Qualitative Factors That Influence Pay
Numbers alone do not set compensation. Hiring managers also gauge scarcity of your skillset, impact metrics, and risk mitigation. Highlight projects where you generated revenue, handled regulated data, or reduced cycle time. Pair those stories with credentials, such as a Certified Public Accountant designation or AWS specialty certification, to justify moving to the top of the pay band. When you position yourself as a risk reducer or revenue multiplier, employers are more willing to honor the higher target your calculator produced.
Timing matters as well. Companies regularly reevaluate salary bands after annual budgeting. If you negotiate mid-year, gather evidence of how inflation and housing costs have shifted since the last adjustment. Documenting local rent increases or childcare costs provides context for why you need a cost-of-living adjustment beyond the standard merit raise.

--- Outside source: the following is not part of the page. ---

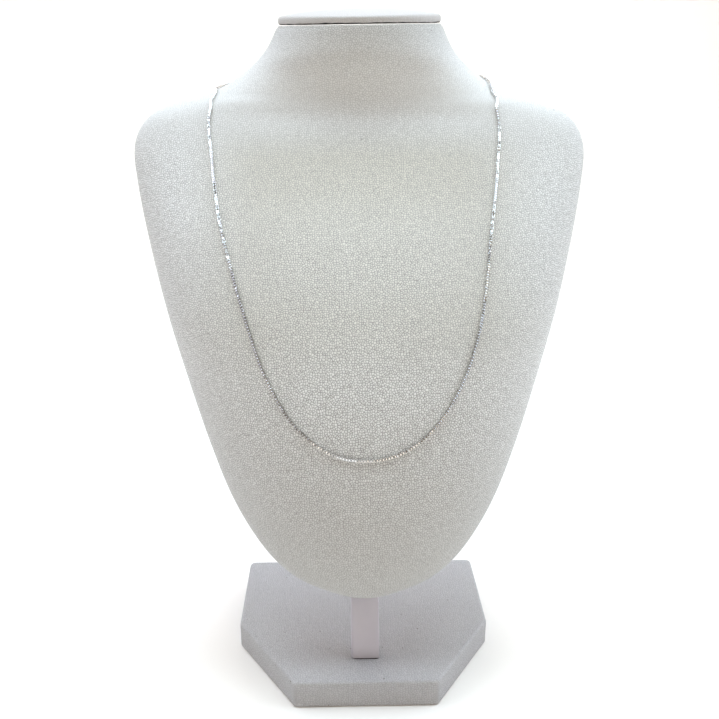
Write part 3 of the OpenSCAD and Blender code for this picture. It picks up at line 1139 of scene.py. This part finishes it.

Practical Negotiation Tips
- Open with a range whose midpoint equals your calculator result, giving room for concessions.
- Frame the conversation around business value, not personal needs, even though personal costs informed the number.
- Ask for salary plus one or two non-cash perks (education budget, remote flexibility) to keep the discussion collaborative.
- Use silence strategically. After presenting your target, pause to let the employer respond.
- Request written confirmation of any future pay reviews or COLA adjustments.
Finally, revisit your calculation every six months. Inflation, new credentials, or changes in family obligations can shift your required income. Keeping the calculator bookmarked ensures you’re always prepared to evaluate a new offer or request a raise with evidence-backed confidence.